### Set exercise
Below you will find a set of lines. Repeat them all exactly.

-------- Source data

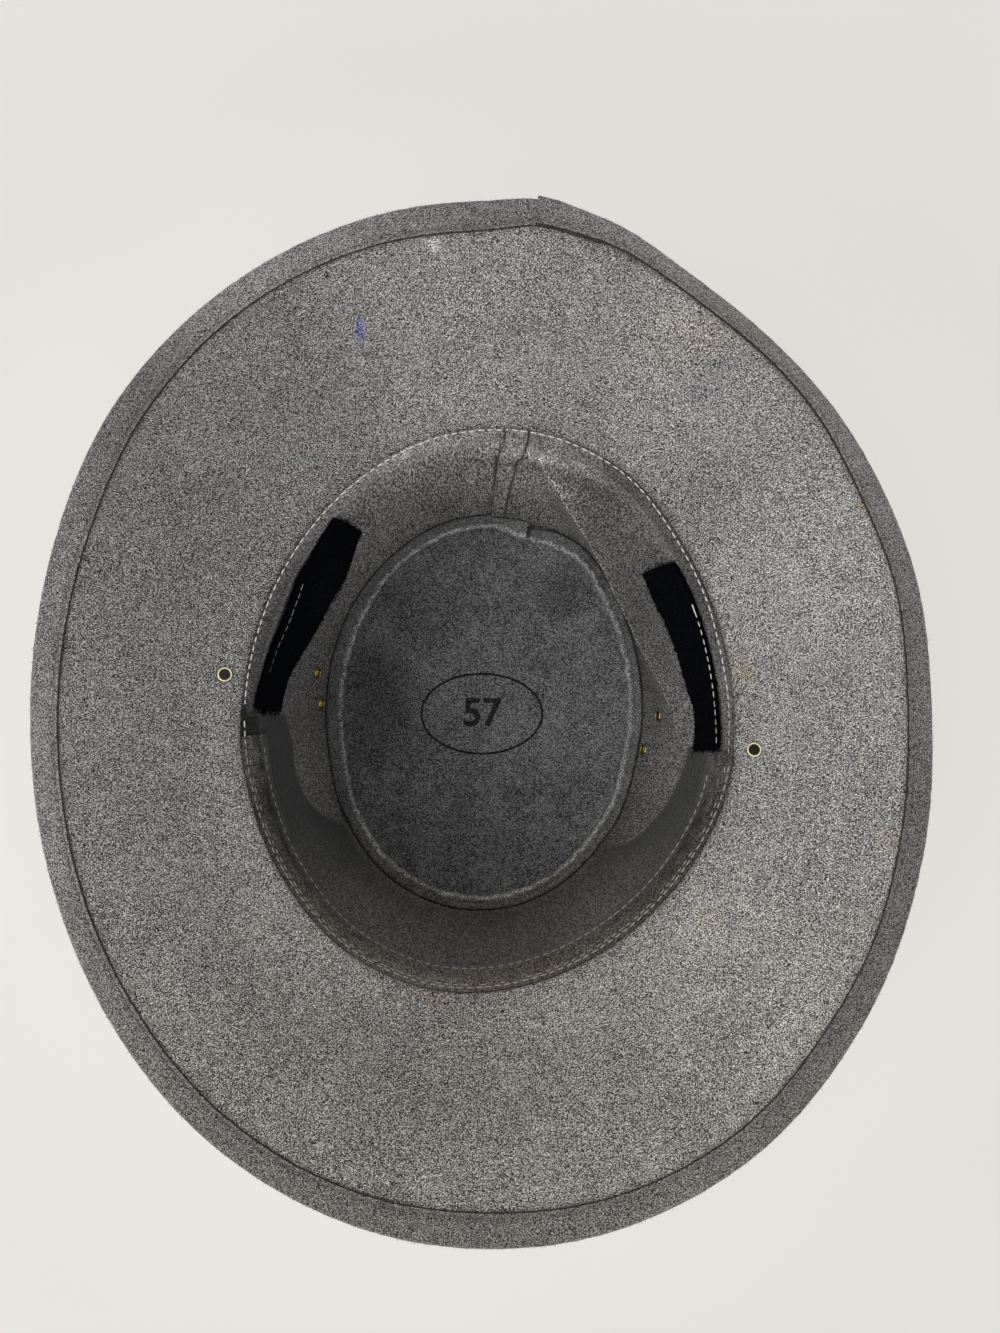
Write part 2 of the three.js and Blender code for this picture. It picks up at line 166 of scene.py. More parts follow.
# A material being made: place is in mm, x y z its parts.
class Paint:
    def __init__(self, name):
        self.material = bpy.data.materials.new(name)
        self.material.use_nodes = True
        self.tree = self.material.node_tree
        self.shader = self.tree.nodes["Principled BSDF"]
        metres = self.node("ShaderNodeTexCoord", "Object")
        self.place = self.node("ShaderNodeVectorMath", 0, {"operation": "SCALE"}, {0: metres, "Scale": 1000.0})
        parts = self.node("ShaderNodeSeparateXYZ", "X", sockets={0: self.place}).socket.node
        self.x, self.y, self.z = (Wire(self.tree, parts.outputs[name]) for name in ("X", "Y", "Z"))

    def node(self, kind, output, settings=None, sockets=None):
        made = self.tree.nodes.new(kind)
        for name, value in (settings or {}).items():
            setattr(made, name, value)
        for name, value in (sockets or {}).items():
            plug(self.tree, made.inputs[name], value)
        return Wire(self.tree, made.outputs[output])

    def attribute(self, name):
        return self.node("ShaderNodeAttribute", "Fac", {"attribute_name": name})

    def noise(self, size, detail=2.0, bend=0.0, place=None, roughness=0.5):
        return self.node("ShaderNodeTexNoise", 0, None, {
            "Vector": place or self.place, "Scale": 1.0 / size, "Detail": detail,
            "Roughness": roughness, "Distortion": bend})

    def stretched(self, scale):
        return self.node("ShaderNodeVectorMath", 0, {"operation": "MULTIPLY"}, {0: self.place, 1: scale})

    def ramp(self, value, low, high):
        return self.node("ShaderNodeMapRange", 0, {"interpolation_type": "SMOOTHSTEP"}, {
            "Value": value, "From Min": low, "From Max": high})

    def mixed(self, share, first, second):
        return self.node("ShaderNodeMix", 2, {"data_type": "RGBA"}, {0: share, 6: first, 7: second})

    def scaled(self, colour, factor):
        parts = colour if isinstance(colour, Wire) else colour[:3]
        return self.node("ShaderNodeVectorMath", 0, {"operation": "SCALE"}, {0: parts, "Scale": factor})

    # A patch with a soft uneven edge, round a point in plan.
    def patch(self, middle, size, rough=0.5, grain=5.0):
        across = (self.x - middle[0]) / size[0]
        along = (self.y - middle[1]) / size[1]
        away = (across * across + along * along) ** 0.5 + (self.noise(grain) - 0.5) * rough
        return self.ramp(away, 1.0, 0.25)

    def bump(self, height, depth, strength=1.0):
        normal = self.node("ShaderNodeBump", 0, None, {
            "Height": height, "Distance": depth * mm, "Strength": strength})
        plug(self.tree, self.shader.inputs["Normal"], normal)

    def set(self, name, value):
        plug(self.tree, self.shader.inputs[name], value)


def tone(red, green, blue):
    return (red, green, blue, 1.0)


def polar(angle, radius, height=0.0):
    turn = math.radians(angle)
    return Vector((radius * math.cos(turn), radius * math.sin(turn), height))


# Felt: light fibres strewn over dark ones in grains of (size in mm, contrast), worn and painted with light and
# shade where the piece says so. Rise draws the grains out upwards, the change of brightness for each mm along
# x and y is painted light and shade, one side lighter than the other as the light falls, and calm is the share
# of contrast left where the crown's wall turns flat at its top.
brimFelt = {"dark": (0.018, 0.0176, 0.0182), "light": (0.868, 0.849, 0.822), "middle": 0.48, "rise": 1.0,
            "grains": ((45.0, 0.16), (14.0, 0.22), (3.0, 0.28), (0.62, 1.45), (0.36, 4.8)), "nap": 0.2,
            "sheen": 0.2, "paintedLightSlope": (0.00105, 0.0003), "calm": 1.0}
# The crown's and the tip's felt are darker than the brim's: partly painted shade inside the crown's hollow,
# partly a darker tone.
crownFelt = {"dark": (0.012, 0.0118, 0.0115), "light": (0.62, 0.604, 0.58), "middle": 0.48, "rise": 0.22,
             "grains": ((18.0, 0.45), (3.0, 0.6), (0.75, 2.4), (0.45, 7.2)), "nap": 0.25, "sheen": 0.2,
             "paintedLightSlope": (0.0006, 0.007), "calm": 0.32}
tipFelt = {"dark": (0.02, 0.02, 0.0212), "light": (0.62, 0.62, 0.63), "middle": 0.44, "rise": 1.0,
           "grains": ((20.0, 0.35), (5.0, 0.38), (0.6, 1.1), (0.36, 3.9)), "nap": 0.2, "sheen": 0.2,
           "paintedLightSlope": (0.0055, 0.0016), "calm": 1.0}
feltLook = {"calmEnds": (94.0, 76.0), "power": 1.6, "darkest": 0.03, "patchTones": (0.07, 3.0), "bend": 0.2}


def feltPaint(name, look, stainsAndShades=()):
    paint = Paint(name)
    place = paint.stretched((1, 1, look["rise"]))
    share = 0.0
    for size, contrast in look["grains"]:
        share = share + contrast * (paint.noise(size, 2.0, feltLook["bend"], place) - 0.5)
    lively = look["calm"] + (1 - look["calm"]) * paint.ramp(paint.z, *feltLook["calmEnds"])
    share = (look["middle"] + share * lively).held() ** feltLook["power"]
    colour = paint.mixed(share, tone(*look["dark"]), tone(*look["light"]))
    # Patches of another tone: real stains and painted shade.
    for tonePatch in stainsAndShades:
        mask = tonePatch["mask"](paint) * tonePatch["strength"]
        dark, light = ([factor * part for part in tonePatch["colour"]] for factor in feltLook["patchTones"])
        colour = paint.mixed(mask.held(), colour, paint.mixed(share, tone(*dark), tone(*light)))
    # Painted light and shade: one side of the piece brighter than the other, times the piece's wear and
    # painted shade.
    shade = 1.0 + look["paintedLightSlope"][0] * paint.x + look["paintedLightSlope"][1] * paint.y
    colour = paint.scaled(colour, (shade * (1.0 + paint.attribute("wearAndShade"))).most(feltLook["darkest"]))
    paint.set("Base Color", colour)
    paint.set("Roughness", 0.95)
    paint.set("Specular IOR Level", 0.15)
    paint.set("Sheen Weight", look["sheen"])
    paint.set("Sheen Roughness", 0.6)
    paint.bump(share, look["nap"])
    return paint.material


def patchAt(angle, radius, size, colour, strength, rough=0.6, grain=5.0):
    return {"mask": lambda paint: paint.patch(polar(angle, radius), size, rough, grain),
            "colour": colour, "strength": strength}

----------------

### Expected output
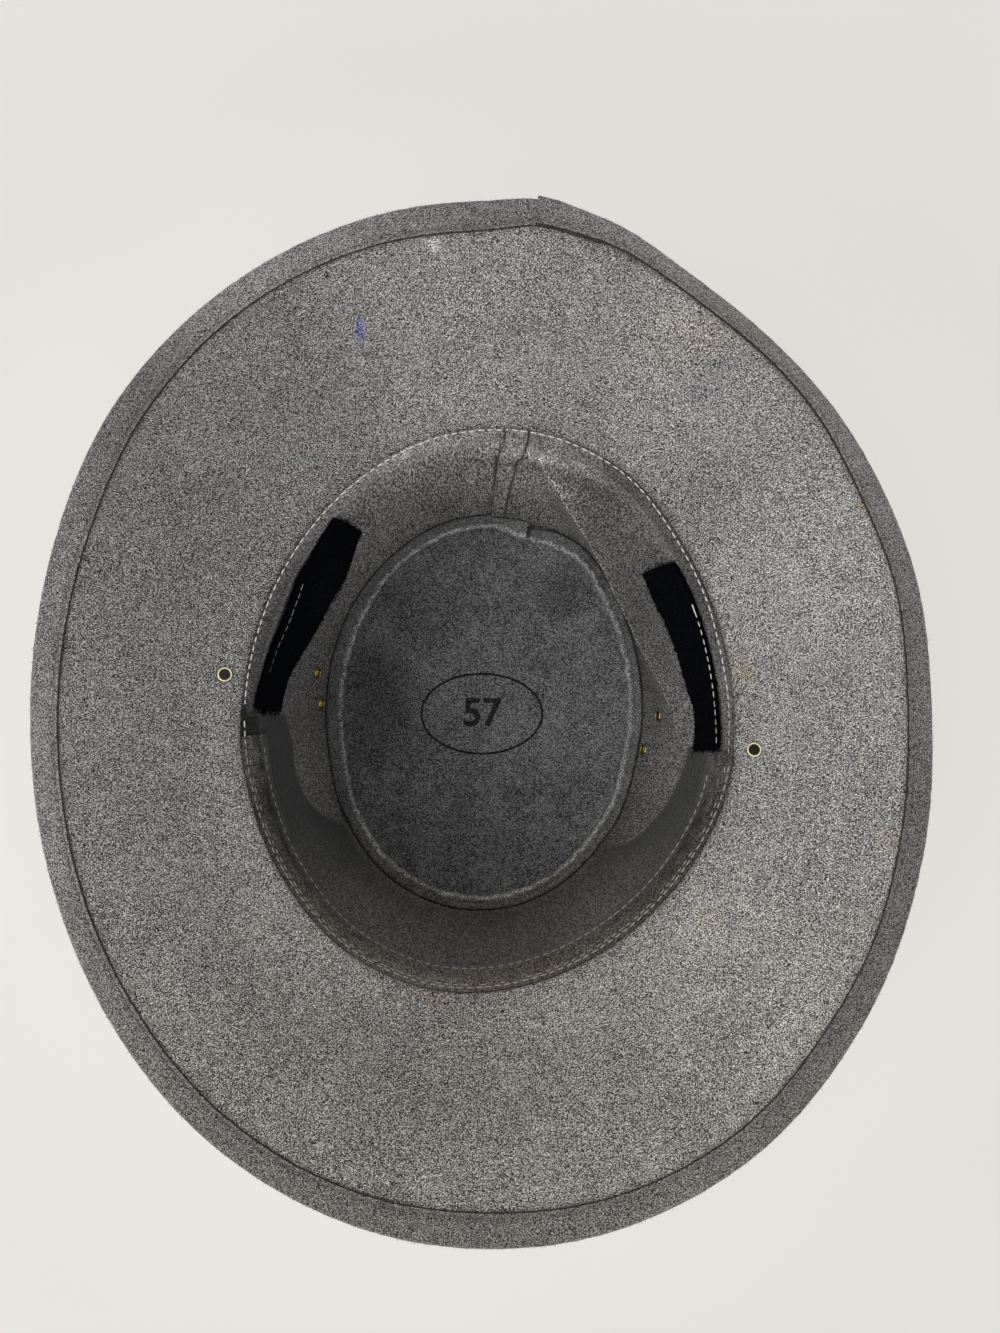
Write part 2 of the three.js and Blender code for this picture. It picks up at line 166 of scene.py. More parts follow.
# A material being made: place is in mm, x y z its parts.
class Paint:
    def __init__(self, name):
        self.material = bpy.data.materials.new(name)
        self.material.use_nodes = True
        self.tree = self.material.node_tree
        self.shader = self.tree.nodes["Principled BSDF"]
        metres = self.node("ShaderNodeTexCoord", "Object")
        self.place = self.node("ShaderNodeVectorMath", 0, {"operation": "SCALE"}, {0: metres, "Scale": 1000.0})
        parts = self.node("ShaderNodeSeparateXYZ", "X", sockets={0: self.place}).socket.node
        self.x, self.y, self.z = (Wire(self.tree, parts.outputs[name]) for name in ("X", "Y", "Z"))

    def node(self, kind, output, settings=None, sockets=None):
        made = self.tree.nodes.new(kind)
        for name, value in (settings or {}).items():
            setattr(made, name, value)
        for name, value in (sockets or {}).items():
            plug(self.tree, made.inputs[name], value)
        return Wire(self.tree, made.outputs[output])

    def attribute(self, name):
        return self.node("ShaderNodeAttribute", "Fac", {"attribute_name": name})

    def noise(self, size, detail=2.0, bend=0.0, place=None, roughness=0.5):
        return self.node("ShaderNodeTexNoise", 0, None, {
            "Vector": place or self.place, "Scale": 1.0 / size, "Detail": detail,
            "Roughness": roughness, "Distortion": bend})

    def stretched(self, scale):
        return self.node("ShaderNodeVectorMath", 0, {"operation": "MULTIPLY"}, {0: self.place, 1: scale})

    def ramp(self, value, low, high):
        return self.node("ShaderNodeMapRange", 0, {"interpolation_type": "SMOOTHSTEP"}, {
            "Value": value, "From Min": low, "From Max": high})

    def mixed(self, share, first, second):
        return self.node("ShaderNodeMix", 2, {"data_type": "RGBA"}, {0: share, 6: first, 7: second})

    def scaled(self, colour, factor):
        parts = colour if isinstance(colour, Wire) else colour[:3]
        return self.node("ShaderNodeVectorMath", 0, {"operation": "SCALE"}, {0: parts, "Scale": factor})

    # A patch with a soft uneven edge, round a point in plan.
    def patch(self, middle, size, rough=0.5, grain=5.0):
        across = (self.x - middle[0]) / size[0]
        along = (self.y - middle[1]) / size[1]
        away = (across * across + along * along) ** 0.5 + (self.noise(grain) - 0.5) * rough
        return self.ramp(away, 1.0, 0.25)

    def bump(self, height, depth, strength=1.0):
        normal = self.node("ShaderNodeBump", 0, None, {
            "Height": height, "Distance": depth * mm, "Strength": strength})
        plug(self.tree, self.shader.inputs["Normal"], normal)

    def set(self, name, value):
        plug(self.tree, self.shader.inputs[name], value)


def tone(red, green, blue):
    return (red, green, blue, 1.0)


def polar(angle, radius, height=0.0):
    turn = math.radians(angle)
    return Vector((radius * math.cos(turn), radius * math.sin(turn), height))


# Felt: light fibres strewn over dark ones in grains of (size in mm, contrast), worn and painted with light and
# shade where the piece says so. Rise draws the grains out upwards, the change of brightness for each mm along
# x and y is painted light and shade, one side lighter than the other as the light falls, and calm is the share
# of contrast left where the crown's wall turns flat at its top.
brimFelt = {"dark": (0.018, 0.0176, 0.0182), "light": (0.868, 0.849, 0.822), "middle": 0.48, "rise": 1.0,
            "grains": ((45.0, 0.16), (14.0, 0.22), (3.0, 0.28), (0.62, 1.45), (0.36, 4.8)), "nap": 0.2,
            "sheen": 0.2, "paintedLightSlope": (0.00105, 0.0003), "calm": 1.0}
# The crown's and the tip's felt are darker than the brim's: partly painted shade inside the crown's hollow,
# partly a darker tone.
crownFelt = {"dark": (0.012, 0.0118, 0.0115), "light": (0.62, 0.604, 0.58), "middle": 0.48, "rise": 0.22,
             "grains": ((18.0, 0.45), (3.0, 0.6), (0.75, 2.4), (0.45, 7.2)), "nap": 0.25, "sheen": 0.2,
             "paintedLightSlope": (0.0006, 0.007), "calm": 0.32}
tipFelt = {"dark": (0.02, 0.02, 0.0212), "light": (0.62, 0.62, 0.63), "middle": 0.44, "rise": 1.0,
           "grains": ((20.0, 0.35), (5.0, 0.38), (0.6, 1.1), (0.36, 3.9)), "nap": 0.2, "sheen": 0.2,
           "paintedLightSlope": (0.0055, 0.0016), "calm": 1.0}
feltLook = {"calmEnds": (94.0, 76.0), "power": 1.6, "darkest": 0.03, "patchTones": (0.07, 3.0), "bend": 0.2}


def feltPaint(name, look, stainsAndShades=()):
    paint = Paint(name)
    place = paint.stretched((1, 1, look["rise"]))
    share = 0.0
    for size, contrast in look["grains"]:
        share = share + contrast * (paint.noise(size, 2.0, feltLook["bend"], place) - 0.5)
    lively = look["calm"] + (1 - look["calm"]) * paint.ramp(paint.z, *feltLook["calmEnds"])
    share = (look["middle"] + share * lively).held() ** feltLook["power"]
    colour = paint.mixed(share, tone(*look["dark"]), tone(*look["light"]))
    # Patches of another tone: real stains and painted shade.
    for tonePatch in stainsAndShades:
        mask = tonePatch["mask"](paint) * tonePatch["strength"]
        dark, light = ([factor * part for part in tonePatch["colour"]] for factor in feltLook["patchTones"])
        colour = paint.mixed(mask.held(), colour, paint.mixed(share, tone(*dark), tone(*light)))
    # Painted light and shade: one side of the piece brighter than the other, times the piece's wear and
    # painted shade.
    shade = 1.0 + look["paintedLightSlope"][0] * paint.x + look["paintedLightSlope"][1] * paint.y
    colour = paint.scaled(colour, (shade * (1.0 + paint.attribute("wearAndShade"))).most(feltLook["darkest"]))
    paint.set("Base Color", colour)
    paint.set("Roughness", 0.95)
    paint.set("Specular IOR Level", 0.15)
    paint.set("Sheen Weight", look["sheen"])
    paint.set("Sheen Roughness", 0.6)
    paint.bump(share, look["nap"])
    return paint.material


def patchAt(angle, radius, size, colour, strength, rough=0.6, grain=5.0):
    return {"mask": lambda paint: paint.patch(polar(angle, radius), size, rough, grain),
            "colour": colour, "strength": strength}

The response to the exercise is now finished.